Kent, Charles Todd 30 October 2006 (has links)
This dissertation is an analysis of how presidents make foreign policy decisions. Rather than explaining foreign policy decisions by focusing on individuals or institutions, I stress the role of political pressures and context faced by presidents. It shows that foreign policy decisions are not merely a reaction to stimulus from the international or domestic arenas but involve political considerations that affect policy choice. The dynamic elements in the argument are political resources and risk. The relationship between the risk propensity of the president and presidential political resources provides an important link to understanding foreign policy decisions. Within the realm of good public policy, a politically rational president can choose to act or respond to foreign policy disputes in various ways, including diplomacy, political coercion, economic coercion, covert action, or military intervention, based on his assessment of the political context and his willingness to accept the associated risks. The level of presidential political resources determines the risk propensity of the president. Presidential foreign policy decisions will vary depending on the quantity of available political resources. Thus, understanding the risk propensity of the president increases our ability to explain foreign policy decisions.

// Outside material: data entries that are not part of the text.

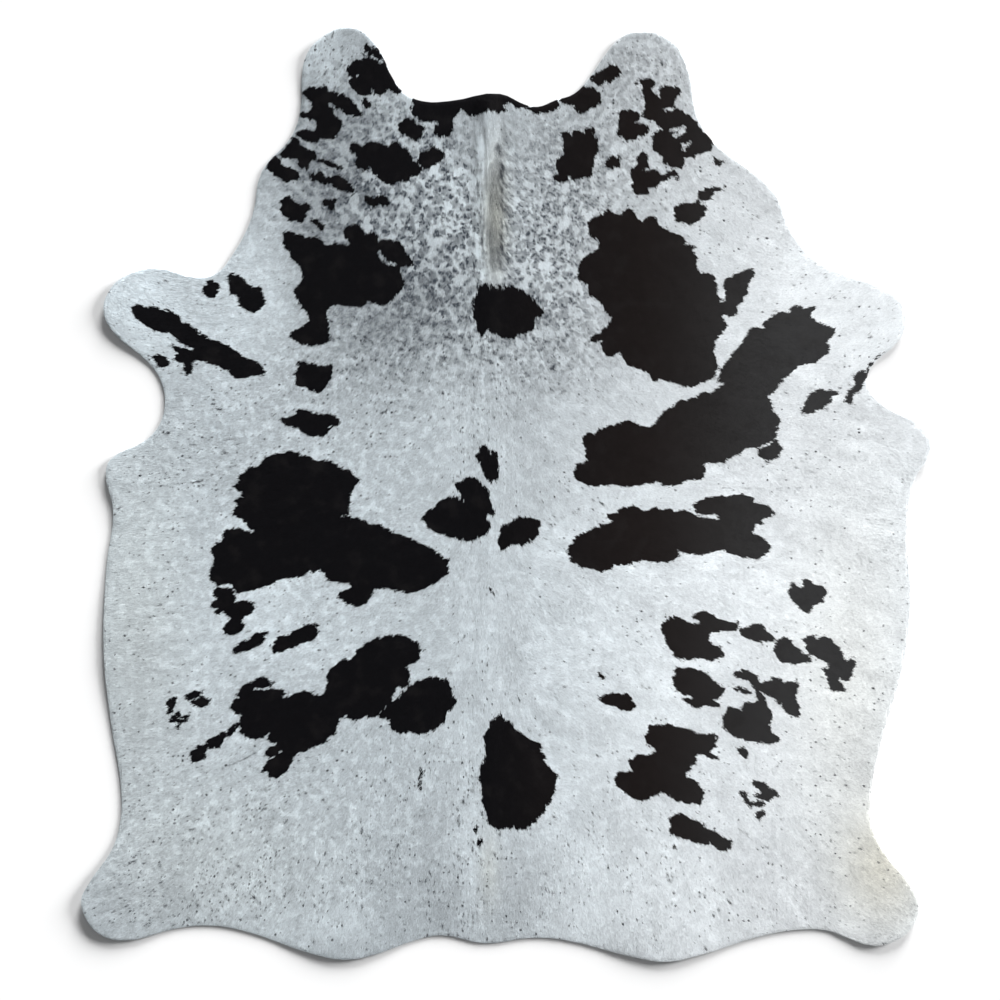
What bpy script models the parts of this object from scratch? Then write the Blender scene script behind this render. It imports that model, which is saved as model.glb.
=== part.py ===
"""A hair-on cowhide rug lying hair side up: one cured hide, its neck towards +Y and its spine along Y.

The hide is one open sheet, cut to its outline, raised a little where its flaps curl, and given the thickness
of skin and lying coat. Metres, +Z up, and the origin is on the floor under the middle of the outline's box.
"""

from collections import namedtuple

import bmesh
import bpy

MM = 0.001

# Thickness of skin and lying coat together
BODY_THICKNESS = 5.0 * MM
CUT_EDGE_THICKNESS = 2.5 * MM
EDGE_FALL_WIDTH = 14 * MM
THICKEST = 11.0 * MM

# The spine, and the mane that stands up along it on the neck
SPINE_ACROSS = -40 * MM
SPINE_HEIGHT = 0.8 * MM
SPINE_HALF_WIDTH = 40 * MM
MANE_HEIGHT = 5.0 * MM
MANE_FULL_ALONG = 760 * MM
MANE_END_ALONG = 420 * MM
MANE_LEFT_SLOPE = 42 * MM
MANE_RIGHT_SLOPE = 26 * MM

# The facets of the sheet
OUTLINE_STEPS = 4
GRID_STEP = 60 * MM
SPINE_CUTS = (-36 * MM, -16 * MM, 0.0, 11 * MM, 24 * MM)
LEAST_CUT = 0.5 * MM
WELD = 0.05 * MM

# The coat as one colour
COAT_COLOUR = (0.62, 0.65, 0.67, 1.0)
COAT_ROUGHNESS = 0.6

EdgePoint = namedtuple("EdgePoint", "across along")
Curl = namedtuple("Curl", "across along reach lift")

# The outline, clockwise seen from above, in millimetres right of the origin and towards the neck
NECK_FLAP_LEFT = (
    EdgePoint(across=-570, along=627),
    EdgePoint(across=-549, along=726),
    EdgePoint(across=-481, along=807),
    EdgePoint(across=-461, along=870),
    EdgePoint(across=-459, along=933),
    EdgePoint(across=-450, along=984),
    EdgePoint(across=-423, along=1020),
    EdgePoint(across=-349, along=1050),
    EdgePoint(across=-292, along=1009),
    EdgePoint(across=-250, along=928),
)
NECK_BAY = (
    EdgePoint(across=-223, along=899),
    EdgePoint(across=-184, along=884),
    EdgePoint(across=-126, along=885),
    EdgePoint(across=-13, along=901),
    EdgePoint(across=45, along=876),
    EdgePoint(across=72, along=872),
    EdgePoint(across=112, along=887),
    EdgePoint(across=153, along=901),
    EdgePoint(across=189, along=939),
)
NECK_FLAP_RIGHT = (
    EdgePoint(across=225, along=991),
    EdgePoint(across=256, along=1025),
    EdgePoint(across=297, along=1041),
    EdgePoint(across=373, along=1018),
    EdgePoint(across=412, along=944),
    EdgePoint(across=421, along=883),
    EdgePoint(across=436, along=836),
    EdgePoint(across=468, along=791),
    EdgePoint(across=578, along=704),
    EdgePoint(across=612, along=663),
    EdgePoint(across=634, along=604),
)
FORELEG_RIGHT = (
    EdgePoint(across=664, along=557),
    EdgePoint(across=711, along=516),
    EdgePoint(across=841, along=465),
    EdgePoint(across=882, along=438),
    EdgePoint(across=900, along=395),
    EdgePoint(across=884, along=348),
    EdgePoint(across=817, along=280),
    EdgePoint(across=814, along=244),
    EdgePoint(across=841, along=206),
)
FLANK_RIGHT = (
    EdgePoint(across=938, along=147),
    EdgePoint(across=954, along=116),
    EdgePoint(across=947, along=82),
    EdgePoint(across=919, along=35),
    EdgePoint(across=903, along=-80),
    EdgePoint(across=910, along=-240),
    EdgePoint(across=895, along=-377),
    EdgePoint(across=841, along=-568),
    EdgePoint(across=823, along=-660),
    EdgePoint(across=823, along=-746),
)
HINDLEG_RIGHT = (
    EdgePoint(across=844, along=-798),
    EdgePoint(across=913, along=-888),
    EdgePoint(across=927, along=-930),
    EdgePoint(across=913, along=-971),
    EdgePoint(across=877, along=-1002),
    EdgePoint(across=823, along=-1014),
    EdgePoint(across=765, along=-996),
    EdgePoint(across=720, along=-980),
    EdgePoint(across=668, along=-978),
)
RUMP = (
    EdgePoint(across=583, along=-991),
    EdgePoint(across=430, along=-1037),
    EdgePoint(across=362, along=-1050),
    EdgePoint(across=301, along=-1043),
    EdgePoint(across=121, along=-1000),
    EdgePoint(across=54, along=-997),
    EdgePoint(across=-47, along=-1009),
    EdgePoint(across=-144, along=-991),
    EdgePoint(across=-189, along=-998),
    EdgePoint(across=-313, along=-1039),
    EdgePoint(across=-367, along=-1045),
    EdgePoint(across=-430, along=-1034),
    EdgePoint(across=-598, along=-979),
)
HINDLEG_LEFT = (
    EdgePoint(across=-670, along=-969),
    EdgePoint(across=-738, along=-975),
    EdgePoint(across=-864, along=-1002),
    EdgePoint(across=-918, along=-984),
    EdgePoint(across=-947, along=-944),
    EdgePoint(across=-954, along=-912),
    EdgePoint(across=-940, along=-879),
    EdgePoint(across=-884, along=-795),
    EdgePoint(across=-868, along=-741),
)
FLANK_LEFT = (
    EdgePoint(across=-864, along=-681),
    EdgePoint(across=-889, along=-507),
    EdgePoint(across=-904, along=-360),
    EdgePoint(across=-898, along=-159),
    EdgePoint(across=-883, along=-35),
    EdgePoint(across=-899, along=53),
    EdgePoint(across=-889, along=78),
    EdgePoint(across=-808, along=123),
    EdgePoint(across=-778, along=159),
)
FORELEG_LEFT = (
    EdgePoint(across=-767, along=204),
    EdgePoint(across=-774, along=251),
    EdgePoint(across=-801, along=294),
    EdgePoint(across=-886, along=370),
    EdgePoint(across=-904, along=413),
    EdgePoint(across=-895, along=451),
    EdgePoint(across=-862, along=487),
    EdgePoint(across=-784, along=508),
    EdgePoint(across=-688, along=487),
    EdgePoint(across=-650, along=497),
    EdgePoint(across=-619, along=532),
)
OUTLINE = (
    NECK_FLAP_LEFT
    + NECK_BAY
    + NECK_FLAP_RIGHT
    + FORELEG_RIGHT
    + FLANK_RIGHT
    + HINDLEG_RIGHT
    + RUMP
    + HINDLEG_LEFT
    + FLANK_LEFT
    + FORELEG_LEFT
)

# Where the stiff hide curls off the floor at its edge, in millimetres
CURLS = (
    Curl(across=-385, along=1060, reach=190, lift=7),
    Curl(across=320, along=1060, reach=170, lift=5),
    Curl(across=-925, along=440, reach=210, lift=8),
    Curl(across=915, along=420, reach=190, lift=6),
    Curl(across=-915, along=50, reach=150, lift=5),
    Curl(across=965, along=105, reach=150, lift=6),
    Curl(across=-910, along=-350, reach=200, lift=4),
    Curl(across=-965, along=-930, reach=230, lift=9),
    Curl(across=935, along=-960, reach=220, lift=8),
    Curl(across=-370, along=-1060, reach=170, lift=5),
    Curl(across=360, along=-1060, reach=180, lift=5),
)


def clear_scene():
    """Leave an empty scene."""
    for old in list(bpy.data.objects):
        bpy.data.objects.remove(old, do_unlink=True)


def smooth_step(value):
    """0 up to 0, 1 from 1, with a soft start and end."""
    held = min(max(value, 0.0), 1.0)
    return held * held * (3.0 - 2.0 * held)


def floor_gap(across, along):
    """How far the underside is off the floor: nothing but under a curl, where the highest curl counts."""
    gap = 0.0
    for curl in CURLS:
        away_across = across - curl.across * MM
        away_along = along - curl.along * MM
        nearness = 1.0 - (away_across**2 + away_along**2) / (curl.reach * MM) ** 2
        if nearness > 0.0:
            gap = max(gap, curl.lift * MM * nearness**2)
    return gap


def ridge_height(across, along):
    """The coat's extra height along the spine: a low line, and on the neck the standing mane."""
    beside = across - SPINE_ACROSS
    mane_slope = MANE_LEFT_SLOPE if beside < 0.0 else MANE_RIGHT_SLOPE
    mane_reach = smooth_step((along - MANE_END_ALONG) / (MANE_FULL_ALONG - MANE_END_ALONG))
    mane = MANE_HEIGHT * mane_reach * smooth_step(1.0 - abs(beside) / mane_slope)
    line = SPINE_HEIGHT * smooth_step(1.0 - abs(beside) / SPINE_HALF_WIDTH)
    return max(mane, line)


def thickness_at(vert):
    """Skin and coat together at a point of the sheet, thinnest at the cut edge."""
    if vert.is_boundary:
        return CUT_EDGE_THICKNESS
    return min(BODY_THICKNESS + ridge_height(vert.co.x, vert.co.y), THICKEST)


def outline_mesh():
    """The flat outline, as the filled mesh of a smooth closed curve."""
    curve = bpy.data.curves.new("hide_outline", "CURVE")
    curve.dimensions = "2D"
    curve.fill_mode = "BOTH"
    spline = curve.splines.new("BEZIER")
    spline.bezier_points.add(len(OUTLINE) - 1)
    spline.use_cyclic_u = True
    spline.resolution_u = OUTLINE_STEPS
    for knot, place in zip(spline.bezier_points, OUTLINE, strict=True):
        knot.co = (place.across * MM, place.along * MM, 0.0)
        knot.handle_left_type = "AUTO"
        knot.handle_right_type = "AUTO"
    guide = bpy.data.objects.new("hide_outline", curve)
    bpy.context.scene.collection.objects.link(guide)
    evaluated = guide.evaluated_get(bpy.context.evaluated_depsgraph_get())
    mesh = bpy.data.meshes.new_from_object(evaluated)
    bpy.data.objects.remove(guide, do_unlink=True)
    bpy.data.curves.remove(curve)
    return mesh


def grid_cuts(low, high, step):
    """Evenly spaced cuts between two ends, about step apart."""
    count = round((high - low) / step)
    return [low + (high - low) * (i + 1) / count for i in range(count - 1)]


def cut_across(sheet, edge_band, place, direction):
    """Cut the sheet inside its edge band along a line square to direction."""
    inner = [face for face in sheet.faces if face not in edge_band]
    edges = dict.fromkeys(edge for face in inner for edge in face.edges)
    verts = dict.fromkeys(vert for face in inner for vert in face.verts)
    bmesh.ops.bisect_plane(
        sheet,
        geom=inner + list(edges) + list(verts),
        dist=LEAST_CUT,
        plane_co=place,
        plane_no=direction,
    )


def cut_sheet(mesh):
    """The flat hide: one face with the outline, an edge band inside it, and a grid inside that."""
    sheet = bmesh.new()
    sheet.from_mesh(mesh)
    bmesh.ops.remove_doubles(sheet, verts=sheet.verts, dist=WELD)
    inside = [edge for edge in sheet.edges if not edge.is_boundary]
    bmesh.ops.dissolve_edges(sheet, edges=inside, use_verts=False)
    facing_down = [face for face in sheet.faces if face.normal.z < 0.0]
    bmesh.ops.reverse_faces(sheet, faces=facing_down)
    band = bmesh.ops.inset_region(
        sheet,
        faces=list(sheet.faces),
        thickness=EDGE_FALL_WIDTH,
        use_boundary=True,
        use_even_offset=True,
    )
    edge_band = set(band["faces"])
    across = [vert.co.x for vert in sheet.verts]
    along = [vert.co.y for vert in sheet.verts]
    spine_lines = [SPINE_ACROSS + offset for offset in SPINE_CUTS]
    side_lines = [
        x
        for x in grid_cuts(min(across), max(across), GRID_STEP)
        if min(abs(x - line) for line in spine_lines) > GRID_STEP / 4
    ]
    for x in spine_lines + side_lines:
        cut_across(sheet, edge_band, (x, 0.0, 0.0), (1.0, 0.0, 0.0))
    for y in grid_cuts(min(along), max(along), GRID_STEP):
        cut_across(sheet, edge_band, (0.0, y, 0.0), (0.0, 1.0, 0.0))
    return sheet


def hide_material():
    """The pale coat as one plain colour."""
    material = bpy.data.materials.new("hair_on_hide")
    material.use_nodes = True
    shader = material.node_tree.nodes["Principled BSDF"]
    shader.inputs["Base Color"].default_value = COAT_COLOUR
    shader.inputs["Roughness"].default_value = COAT_ROUGHNESS
    shader.inputs["Metallic"].default_value = 0.0
    return material


def make_hide(collection):
    """The hide: the cut sheet, curled, with its thickness grown upwards by Solidify."""
    mesh = outline_mesh()
    sheet = cut_sheet(mesh)
    coat = sheet.verts.layers.deform.verify()
    for vert in sheet.verts:
        vert[coat][0] = thickness_at(vert) / THICKEST
        vert.co.z = floor_gap(vert.co.x, vert.co.y)
    sheet.to_mesh(mesh)
    sheet.free()
    mesh.name = "hide"
    mesh.materials.append(hide_material())
    hide = bpy.data.objects.new("hide", mesh)
    collection.objects.link(hide)
    hide.vertex_groups.new(name="coat")
    body = hide.modifiers.new("body", "SOLIDIFY")
    body.thickness = THICKEST
    body.offset = 1.0
    body.vertex_group = "coat"
    return hide


def main():
    clear_scene()
    collection = bpy.data.collections.new("cowhide_rug")
    bpy.context.scene.collection.children.link(collection)
    make_hide(collection)


main()
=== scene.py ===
# %% [markdown]
# # A hair-on cowhide rug, seen from straight above
# The real rug is one cured hide: a thin sheet of leather with the short coat still on it, cut to the natural
# outline of the animal and laid flat. In Blender it could be a plain sheet with a painted material, or a
# sheet under real hairs. Here it is both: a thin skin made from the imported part, with about 800 000 small
# lying hairs as joined meshes, so that the coat catches the light the way combed hair does.

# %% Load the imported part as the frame
import math
from collections import namedtuple

import bmesh
import bpy
import numpy as np
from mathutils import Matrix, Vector
from mathutils.bvhtree import BVHTree


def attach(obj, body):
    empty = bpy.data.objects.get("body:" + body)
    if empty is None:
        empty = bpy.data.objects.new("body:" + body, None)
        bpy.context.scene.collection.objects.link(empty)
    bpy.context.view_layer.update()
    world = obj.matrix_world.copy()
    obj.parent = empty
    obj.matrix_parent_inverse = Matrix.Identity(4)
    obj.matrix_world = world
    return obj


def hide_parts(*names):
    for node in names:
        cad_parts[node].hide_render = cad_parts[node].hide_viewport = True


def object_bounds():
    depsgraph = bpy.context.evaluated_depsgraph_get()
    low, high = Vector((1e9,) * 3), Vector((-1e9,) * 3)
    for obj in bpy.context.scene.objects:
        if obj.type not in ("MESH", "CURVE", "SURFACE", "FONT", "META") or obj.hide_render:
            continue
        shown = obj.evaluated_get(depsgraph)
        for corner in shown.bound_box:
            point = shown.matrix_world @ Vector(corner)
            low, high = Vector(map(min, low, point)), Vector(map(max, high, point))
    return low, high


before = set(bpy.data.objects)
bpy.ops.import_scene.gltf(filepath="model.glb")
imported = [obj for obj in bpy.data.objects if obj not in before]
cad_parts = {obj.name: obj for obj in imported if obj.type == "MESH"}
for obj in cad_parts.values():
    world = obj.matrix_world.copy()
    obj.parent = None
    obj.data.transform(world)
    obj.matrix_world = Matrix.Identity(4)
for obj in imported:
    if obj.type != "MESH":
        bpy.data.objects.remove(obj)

CAD_BOX = [[float(x) for x in corner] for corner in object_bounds()]
MM = 0.001
print("the packed hide measures", [round((b - a) / MM, 1) for a, b in zip(*CAD_BOX)], "mm")

# %% [markdown]
# ## The camera
# The hide is photographed from directly above, as a flat-lay. A long lens from high up keeps the sides from
# leaning away, and it sees 2.25 m of floor across the picture.

# %% Camera straight above
CAMERA_HEIGHT = 6.25
CAMERA_MIDDLE = (-13.5 * MM, -12.4 * MM)
CAMERA_LENS = 100
CAMERA_SENSOR = 36
CAMERA_FARTHEST = 200


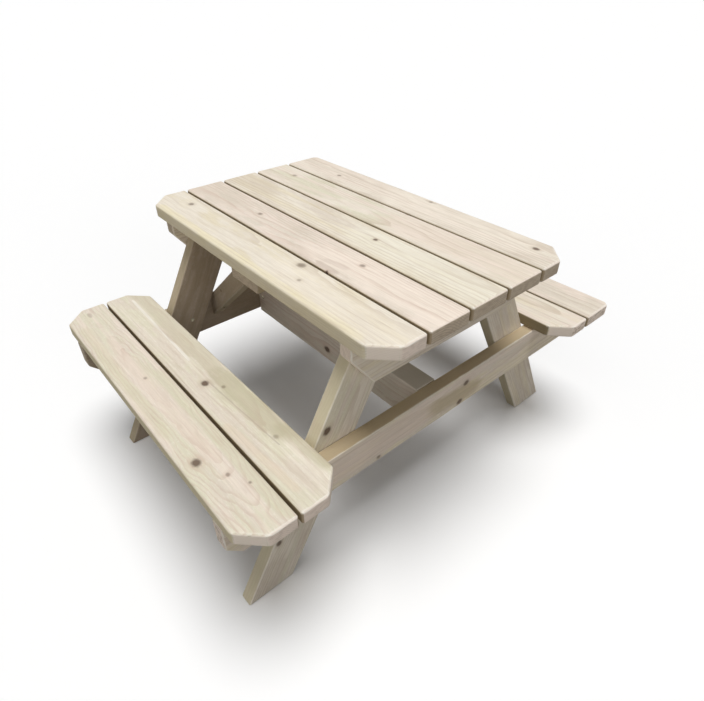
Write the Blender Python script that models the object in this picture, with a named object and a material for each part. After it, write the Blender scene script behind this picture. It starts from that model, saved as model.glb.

The contribution of this research is the identification of a mechanism for understanding how the interaction between the domestic and international political environments, and individual decision-makers influence foreign policy decisions. My research bridges the gap between structural theories, “theories that make predictions about foreign policy outcomes without reference to the cognition and actions of the actors themselves,” and decision-making theories that stress the role of the actors (Ikenberry 2002, 5). Although the component parts of the foreign policy decisionmaking system are widely known, we lack theories that tie the pieces together.